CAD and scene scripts
________

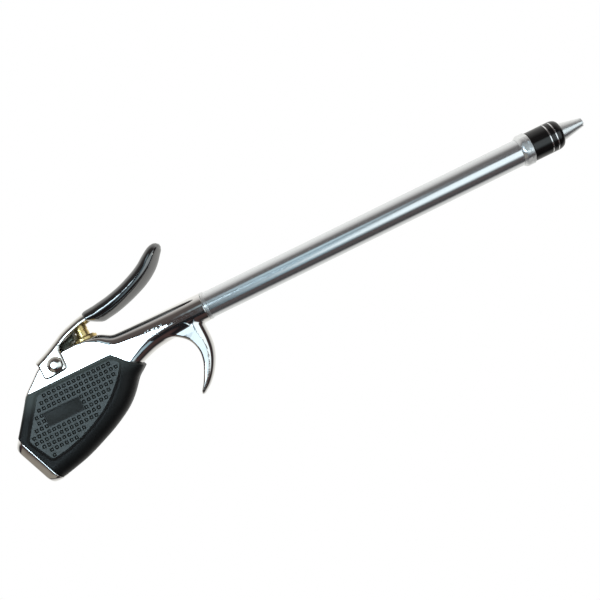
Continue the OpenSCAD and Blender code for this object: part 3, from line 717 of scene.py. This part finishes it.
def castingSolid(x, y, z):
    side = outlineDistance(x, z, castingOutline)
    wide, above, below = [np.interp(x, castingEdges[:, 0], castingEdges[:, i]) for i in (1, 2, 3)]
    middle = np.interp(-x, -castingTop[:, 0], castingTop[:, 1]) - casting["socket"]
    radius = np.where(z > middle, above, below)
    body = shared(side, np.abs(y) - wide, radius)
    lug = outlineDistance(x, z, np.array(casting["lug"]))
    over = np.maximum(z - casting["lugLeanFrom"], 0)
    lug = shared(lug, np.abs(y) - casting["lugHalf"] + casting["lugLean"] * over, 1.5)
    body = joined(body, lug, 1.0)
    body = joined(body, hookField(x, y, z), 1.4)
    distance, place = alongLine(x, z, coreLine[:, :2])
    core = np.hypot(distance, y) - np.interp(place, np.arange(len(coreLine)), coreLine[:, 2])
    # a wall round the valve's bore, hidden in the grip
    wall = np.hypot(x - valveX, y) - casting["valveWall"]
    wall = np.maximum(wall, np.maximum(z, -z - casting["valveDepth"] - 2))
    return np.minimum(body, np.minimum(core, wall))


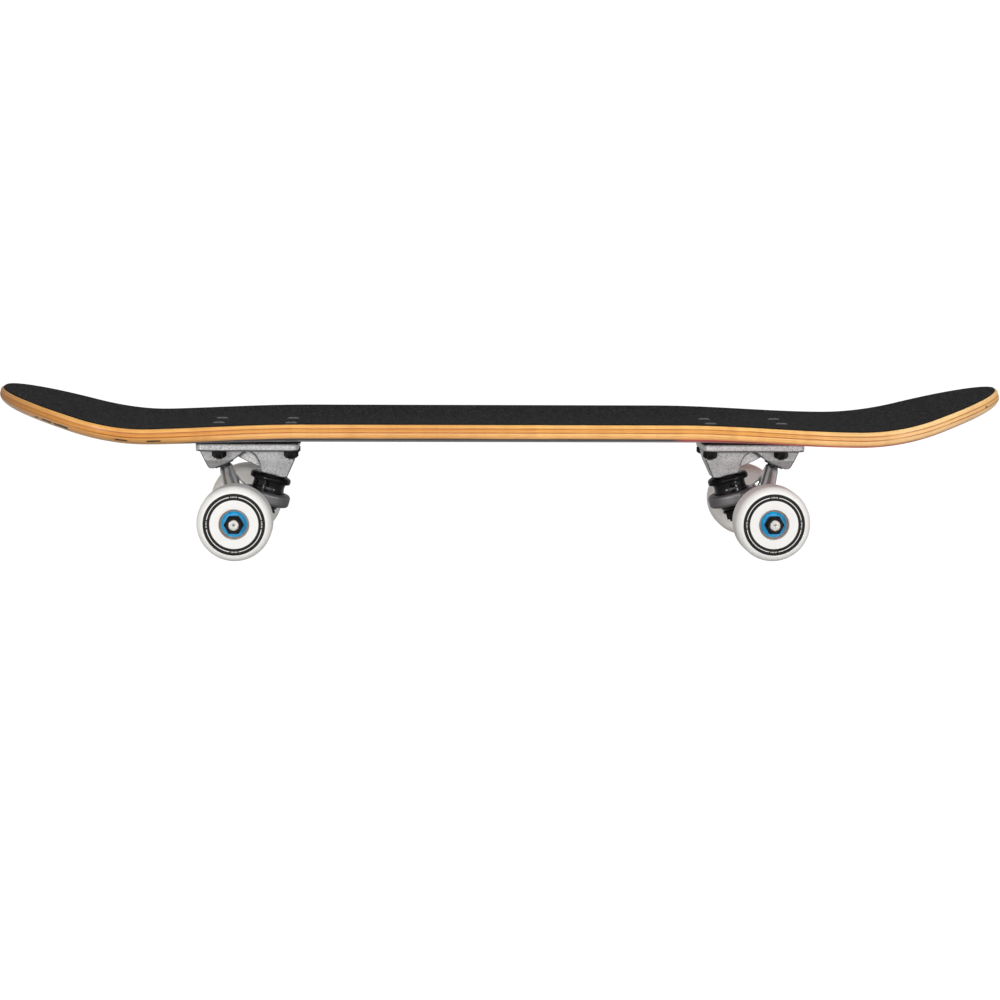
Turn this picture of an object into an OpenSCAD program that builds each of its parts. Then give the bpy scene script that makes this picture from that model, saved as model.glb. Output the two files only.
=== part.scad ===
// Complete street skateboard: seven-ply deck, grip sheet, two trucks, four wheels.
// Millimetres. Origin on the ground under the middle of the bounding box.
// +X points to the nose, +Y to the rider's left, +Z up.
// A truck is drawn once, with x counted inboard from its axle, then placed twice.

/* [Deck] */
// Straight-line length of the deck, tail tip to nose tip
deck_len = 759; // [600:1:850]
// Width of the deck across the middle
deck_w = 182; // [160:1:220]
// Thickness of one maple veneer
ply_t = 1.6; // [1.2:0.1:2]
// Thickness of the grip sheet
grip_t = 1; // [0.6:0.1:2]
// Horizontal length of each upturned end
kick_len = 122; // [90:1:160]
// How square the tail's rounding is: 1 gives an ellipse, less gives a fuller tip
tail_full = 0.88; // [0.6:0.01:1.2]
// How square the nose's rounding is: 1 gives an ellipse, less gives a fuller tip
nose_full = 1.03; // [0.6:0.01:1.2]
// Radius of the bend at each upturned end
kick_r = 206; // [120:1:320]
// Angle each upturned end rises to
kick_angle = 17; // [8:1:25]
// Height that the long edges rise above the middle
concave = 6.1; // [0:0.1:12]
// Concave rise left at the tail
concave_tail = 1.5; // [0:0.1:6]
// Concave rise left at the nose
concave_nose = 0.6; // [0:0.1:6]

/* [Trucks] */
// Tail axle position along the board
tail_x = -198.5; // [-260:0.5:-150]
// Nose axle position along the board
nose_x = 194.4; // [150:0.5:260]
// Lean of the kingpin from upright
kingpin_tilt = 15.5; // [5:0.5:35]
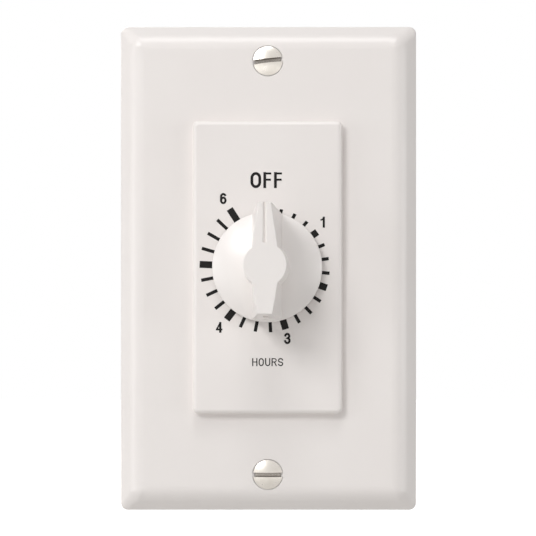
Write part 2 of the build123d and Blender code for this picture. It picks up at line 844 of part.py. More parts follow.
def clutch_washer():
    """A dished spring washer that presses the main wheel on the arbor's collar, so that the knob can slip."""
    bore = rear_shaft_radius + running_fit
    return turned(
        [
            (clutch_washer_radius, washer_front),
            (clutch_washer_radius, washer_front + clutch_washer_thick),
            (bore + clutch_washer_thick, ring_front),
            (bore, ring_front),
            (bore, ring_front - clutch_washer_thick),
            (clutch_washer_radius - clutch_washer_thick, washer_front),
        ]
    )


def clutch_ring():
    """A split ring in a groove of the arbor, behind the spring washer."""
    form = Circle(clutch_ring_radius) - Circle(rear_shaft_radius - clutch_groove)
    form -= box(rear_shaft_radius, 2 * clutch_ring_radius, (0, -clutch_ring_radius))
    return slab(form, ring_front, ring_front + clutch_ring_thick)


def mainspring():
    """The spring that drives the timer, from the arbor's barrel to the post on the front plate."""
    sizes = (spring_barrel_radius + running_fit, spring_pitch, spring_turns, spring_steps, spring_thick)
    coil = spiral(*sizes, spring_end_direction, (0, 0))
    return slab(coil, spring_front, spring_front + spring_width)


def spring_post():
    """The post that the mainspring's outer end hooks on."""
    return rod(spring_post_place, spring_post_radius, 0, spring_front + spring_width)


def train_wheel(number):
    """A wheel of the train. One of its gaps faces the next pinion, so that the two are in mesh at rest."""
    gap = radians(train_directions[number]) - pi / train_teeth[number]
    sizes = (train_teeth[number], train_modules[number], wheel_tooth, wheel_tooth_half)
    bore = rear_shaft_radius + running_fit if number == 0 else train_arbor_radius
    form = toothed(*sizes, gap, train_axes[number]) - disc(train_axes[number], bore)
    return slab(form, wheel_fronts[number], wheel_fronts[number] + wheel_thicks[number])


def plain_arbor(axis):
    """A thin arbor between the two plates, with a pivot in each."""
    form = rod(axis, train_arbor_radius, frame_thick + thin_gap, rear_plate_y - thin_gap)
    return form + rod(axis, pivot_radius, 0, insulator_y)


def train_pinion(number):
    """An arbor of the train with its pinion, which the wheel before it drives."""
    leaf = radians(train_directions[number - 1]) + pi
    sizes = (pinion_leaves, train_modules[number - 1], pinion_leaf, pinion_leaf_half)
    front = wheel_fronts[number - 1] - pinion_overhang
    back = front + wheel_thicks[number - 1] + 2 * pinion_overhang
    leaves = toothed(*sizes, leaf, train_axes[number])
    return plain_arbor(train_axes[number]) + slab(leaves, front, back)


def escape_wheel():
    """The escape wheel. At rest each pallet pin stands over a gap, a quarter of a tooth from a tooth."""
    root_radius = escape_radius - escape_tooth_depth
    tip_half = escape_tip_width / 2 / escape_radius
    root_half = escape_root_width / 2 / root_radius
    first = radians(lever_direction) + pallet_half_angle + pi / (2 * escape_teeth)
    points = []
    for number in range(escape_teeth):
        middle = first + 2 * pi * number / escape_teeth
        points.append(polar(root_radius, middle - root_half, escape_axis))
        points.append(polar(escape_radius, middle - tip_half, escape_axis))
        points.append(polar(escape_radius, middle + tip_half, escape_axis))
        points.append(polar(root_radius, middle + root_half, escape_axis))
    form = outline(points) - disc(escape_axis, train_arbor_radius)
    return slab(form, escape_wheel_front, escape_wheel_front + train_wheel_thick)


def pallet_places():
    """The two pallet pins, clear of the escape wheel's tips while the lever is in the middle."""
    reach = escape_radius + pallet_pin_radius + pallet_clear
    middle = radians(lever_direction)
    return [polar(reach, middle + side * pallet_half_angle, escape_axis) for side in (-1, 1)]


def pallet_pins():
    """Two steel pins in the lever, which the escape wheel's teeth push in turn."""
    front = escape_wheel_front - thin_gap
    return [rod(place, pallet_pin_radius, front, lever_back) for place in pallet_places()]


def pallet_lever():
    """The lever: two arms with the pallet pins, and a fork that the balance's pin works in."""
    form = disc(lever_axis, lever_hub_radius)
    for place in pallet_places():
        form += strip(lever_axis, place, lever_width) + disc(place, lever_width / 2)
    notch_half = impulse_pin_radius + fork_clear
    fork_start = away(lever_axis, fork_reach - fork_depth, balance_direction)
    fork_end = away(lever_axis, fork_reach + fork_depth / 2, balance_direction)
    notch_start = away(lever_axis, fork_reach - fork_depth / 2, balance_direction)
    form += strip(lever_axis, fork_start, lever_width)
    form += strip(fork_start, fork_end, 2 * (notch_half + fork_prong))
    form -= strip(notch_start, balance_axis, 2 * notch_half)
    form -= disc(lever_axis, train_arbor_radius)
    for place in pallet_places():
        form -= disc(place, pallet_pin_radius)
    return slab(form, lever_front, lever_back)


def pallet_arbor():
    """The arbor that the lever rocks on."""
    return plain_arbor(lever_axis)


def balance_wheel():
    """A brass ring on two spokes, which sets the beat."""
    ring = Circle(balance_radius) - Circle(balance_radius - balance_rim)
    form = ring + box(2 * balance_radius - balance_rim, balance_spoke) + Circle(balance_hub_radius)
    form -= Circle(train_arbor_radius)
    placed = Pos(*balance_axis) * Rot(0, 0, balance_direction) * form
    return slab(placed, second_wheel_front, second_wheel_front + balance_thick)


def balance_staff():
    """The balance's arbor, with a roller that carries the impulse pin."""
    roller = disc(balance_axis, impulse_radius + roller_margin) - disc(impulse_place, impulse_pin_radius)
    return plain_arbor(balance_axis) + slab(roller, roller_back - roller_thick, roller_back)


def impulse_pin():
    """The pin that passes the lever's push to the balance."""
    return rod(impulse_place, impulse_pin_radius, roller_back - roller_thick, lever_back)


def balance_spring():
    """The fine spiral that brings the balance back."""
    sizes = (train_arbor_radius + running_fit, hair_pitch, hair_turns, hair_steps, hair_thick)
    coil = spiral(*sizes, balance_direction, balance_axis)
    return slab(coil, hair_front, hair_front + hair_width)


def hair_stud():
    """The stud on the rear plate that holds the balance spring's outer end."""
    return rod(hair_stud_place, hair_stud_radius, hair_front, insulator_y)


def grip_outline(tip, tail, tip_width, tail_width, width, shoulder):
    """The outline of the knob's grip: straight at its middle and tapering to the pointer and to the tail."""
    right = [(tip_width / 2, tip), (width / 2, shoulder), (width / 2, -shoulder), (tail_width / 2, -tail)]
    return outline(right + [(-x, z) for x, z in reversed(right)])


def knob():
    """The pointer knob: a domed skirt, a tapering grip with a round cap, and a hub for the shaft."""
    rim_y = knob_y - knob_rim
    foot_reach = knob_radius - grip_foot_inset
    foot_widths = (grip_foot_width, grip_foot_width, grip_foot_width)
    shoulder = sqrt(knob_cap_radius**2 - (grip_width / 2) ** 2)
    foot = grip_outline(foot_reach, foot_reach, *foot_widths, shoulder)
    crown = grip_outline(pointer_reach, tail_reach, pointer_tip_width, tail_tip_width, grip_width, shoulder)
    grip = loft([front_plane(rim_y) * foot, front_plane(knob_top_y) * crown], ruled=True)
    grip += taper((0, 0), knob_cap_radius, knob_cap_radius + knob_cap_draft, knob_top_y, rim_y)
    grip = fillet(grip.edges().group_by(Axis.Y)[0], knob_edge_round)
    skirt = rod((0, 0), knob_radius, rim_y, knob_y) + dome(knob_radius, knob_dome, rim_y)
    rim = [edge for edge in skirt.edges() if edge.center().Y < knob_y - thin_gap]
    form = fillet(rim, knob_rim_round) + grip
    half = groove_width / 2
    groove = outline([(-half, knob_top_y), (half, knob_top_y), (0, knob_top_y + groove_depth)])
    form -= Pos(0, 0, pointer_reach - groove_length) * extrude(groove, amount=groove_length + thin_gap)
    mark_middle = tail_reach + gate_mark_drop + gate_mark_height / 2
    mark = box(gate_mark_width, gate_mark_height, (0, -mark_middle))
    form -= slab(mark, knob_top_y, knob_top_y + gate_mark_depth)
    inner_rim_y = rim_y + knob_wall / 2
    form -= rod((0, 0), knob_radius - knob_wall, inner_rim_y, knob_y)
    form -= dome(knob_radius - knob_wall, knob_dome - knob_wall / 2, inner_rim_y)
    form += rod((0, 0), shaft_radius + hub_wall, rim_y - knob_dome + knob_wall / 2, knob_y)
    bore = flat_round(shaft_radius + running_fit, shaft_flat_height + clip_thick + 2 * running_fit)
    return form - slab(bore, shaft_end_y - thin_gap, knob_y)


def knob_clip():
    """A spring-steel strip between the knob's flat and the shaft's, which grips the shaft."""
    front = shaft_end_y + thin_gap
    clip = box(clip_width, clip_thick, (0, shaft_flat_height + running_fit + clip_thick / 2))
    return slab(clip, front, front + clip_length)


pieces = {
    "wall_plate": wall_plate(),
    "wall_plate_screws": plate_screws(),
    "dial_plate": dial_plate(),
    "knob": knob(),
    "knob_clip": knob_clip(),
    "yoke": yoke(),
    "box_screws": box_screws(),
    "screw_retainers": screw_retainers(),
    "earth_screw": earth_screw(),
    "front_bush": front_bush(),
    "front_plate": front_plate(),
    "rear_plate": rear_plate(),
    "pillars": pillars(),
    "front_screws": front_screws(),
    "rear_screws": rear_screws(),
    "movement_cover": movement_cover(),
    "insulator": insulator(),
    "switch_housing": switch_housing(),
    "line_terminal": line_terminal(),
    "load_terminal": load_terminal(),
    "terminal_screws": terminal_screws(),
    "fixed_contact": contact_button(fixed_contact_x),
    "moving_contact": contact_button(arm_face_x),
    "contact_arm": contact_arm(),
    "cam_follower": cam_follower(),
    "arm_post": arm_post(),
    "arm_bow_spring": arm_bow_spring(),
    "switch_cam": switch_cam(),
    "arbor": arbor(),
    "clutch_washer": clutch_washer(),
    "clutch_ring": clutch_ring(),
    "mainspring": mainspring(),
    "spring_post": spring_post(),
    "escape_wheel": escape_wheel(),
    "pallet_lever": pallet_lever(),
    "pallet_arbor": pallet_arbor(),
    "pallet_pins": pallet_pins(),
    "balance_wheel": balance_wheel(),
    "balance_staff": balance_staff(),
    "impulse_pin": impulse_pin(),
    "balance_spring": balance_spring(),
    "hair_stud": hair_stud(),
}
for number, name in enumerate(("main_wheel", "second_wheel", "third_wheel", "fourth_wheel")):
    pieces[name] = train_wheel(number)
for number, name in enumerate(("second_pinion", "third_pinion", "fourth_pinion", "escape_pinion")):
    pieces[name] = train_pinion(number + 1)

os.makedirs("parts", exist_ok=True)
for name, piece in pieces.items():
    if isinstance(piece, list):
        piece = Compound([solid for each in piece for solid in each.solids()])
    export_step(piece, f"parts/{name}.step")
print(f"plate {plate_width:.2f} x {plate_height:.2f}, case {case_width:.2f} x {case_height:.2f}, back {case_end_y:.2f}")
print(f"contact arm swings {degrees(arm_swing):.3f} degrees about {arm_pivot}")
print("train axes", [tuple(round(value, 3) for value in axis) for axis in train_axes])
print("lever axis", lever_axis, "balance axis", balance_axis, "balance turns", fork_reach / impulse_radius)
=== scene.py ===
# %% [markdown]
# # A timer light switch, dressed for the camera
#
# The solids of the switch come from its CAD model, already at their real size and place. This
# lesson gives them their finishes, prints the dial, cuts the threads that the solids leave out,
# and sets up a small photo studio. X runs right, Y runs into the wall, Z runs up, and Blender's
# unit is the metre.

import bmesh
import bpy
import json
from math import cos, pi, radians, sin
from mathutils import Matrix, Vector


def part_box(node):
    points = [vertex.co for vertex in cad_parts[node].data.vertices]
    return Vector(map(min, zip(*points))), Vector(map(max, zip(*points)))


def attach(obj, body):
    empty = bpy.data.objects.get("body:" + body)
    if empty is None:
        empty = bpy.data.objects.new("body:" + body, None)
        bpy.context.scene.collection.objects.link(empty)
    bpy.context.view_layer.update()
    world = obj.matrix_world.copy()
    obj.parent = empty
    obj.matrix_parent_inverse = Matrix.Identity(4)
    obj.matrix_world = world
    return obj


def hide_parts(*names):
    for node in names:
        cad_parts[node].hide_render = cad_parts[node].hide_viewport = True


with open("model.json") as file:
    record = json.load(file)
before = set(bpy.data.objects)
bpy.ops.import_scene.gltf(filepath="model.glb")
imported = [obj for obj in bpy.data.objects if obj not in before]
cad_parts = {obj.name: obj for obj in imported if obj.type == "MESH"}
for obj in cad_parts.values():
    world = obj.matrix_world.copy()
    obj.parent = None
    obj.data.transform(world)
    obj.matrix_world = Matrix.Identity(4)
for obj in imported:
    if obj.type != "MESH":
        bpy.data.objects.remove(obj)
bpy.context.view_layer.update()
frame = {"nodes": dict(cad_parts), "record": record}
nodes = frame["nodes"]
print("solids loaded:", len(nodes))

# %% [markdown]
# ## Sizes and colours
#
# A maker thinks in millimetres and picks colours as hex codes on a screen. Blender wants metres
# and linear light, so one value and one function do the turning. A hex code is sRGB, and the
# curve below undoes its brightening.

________

> PROBLEM
Report every line in the data above in which the word "nodes" appears.

> EXERCISE RESULT
frame = {"nodes": dict(cad_parts), "record": record}
nodes = frame["nodes"]
print("solids loaded:", len(nodes))